Thursday, December 31, 2020

Russian Muslims Urged to Focus on Turkic Elements of the History of Their Faith

Paul Goble

            Staunton, December 29 – When communism fell and the USSR disintegrated, many in the region and the West hoped that Turkey would play a key role in the revival of Islam across the former Soviet space lest Iran and its more radical form of Islam raced ahead and filled that ideological vacuum.

            Turkish Islam was generally viewed as closest to what Russian call “traditional Islam” and thus more acceptable, except for trends within it like Gulenism, whose educational institutions in many places were closed for supposedly exporting radicalism to the post-Soviet states.

            Now, Russian experts are promoting the idea that Muslims in Russia and particularly academic specialists on them should again focus more attention on the Turkic elements of Islam in Russia, an intriguing argument that could help Ankara to expand its soft power in Russia given its growing influence in the Caucasus and Central Asia.

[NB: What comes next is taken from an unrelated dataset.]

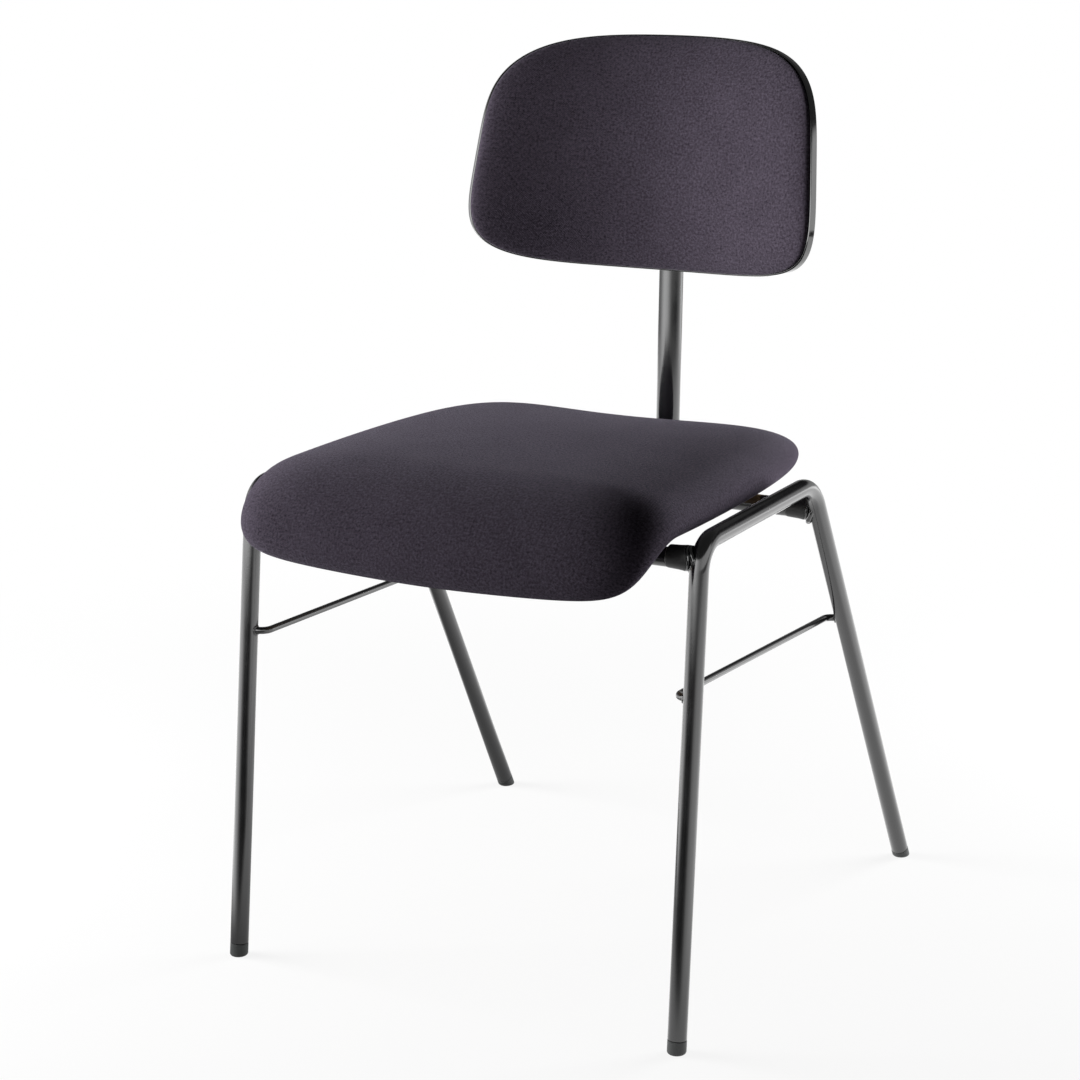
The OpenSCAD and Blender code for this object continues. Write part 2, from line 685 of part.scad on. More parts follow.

            At a conference in Kazan December 22-26 on “Islam in a Multi-Cultural World,” Russian Muslim leaders and university specialists on Islam in Russia focused on the interrelationships of Islam in Russia and the Turkic Muslim world and called for an expansion in the study of Turkish in order to better understand their faith (kpfu.ru/imoiv/islam-v-multikulturnom-mire-400298.html).

            Apollinariya Avrutina, head of the Center for the Study of Contemporary Turkey and Russian-Turkish Relations at St. Petersburg State University, said that Turkic elements are a key element of Islam in Russia and that Russian specialists on Islam should learn Turkic languages and not rely on Arabic alone.

            Vitaly Naumkin of the Moscow Institute of Oriental Studies agreed and said that the rising generation of specialists on Islam in Russia includes many who are devoting more attention to Turkic elements and especially to the history of Tatar Muslim modernism in the 19th century. 

            And Vasily Kuznetsov, also of the Moscow Institute, said that many of the current problems with Islam have arisen because of its Arabic focus and that the study of Turkish and Turkic languages and sources can help to correct that. Indeed, he added, there has been much progress in this direction over the last decade.

            Among the issues which are being informed by this attention to Turkic elements in Islam, Kuzentsov continued, are “problems of civilizational identity, the place of religion in social and political life, the relationship of private and general interests, the problems of gender and gender relations, and the problems of rethinking the colonial experience.”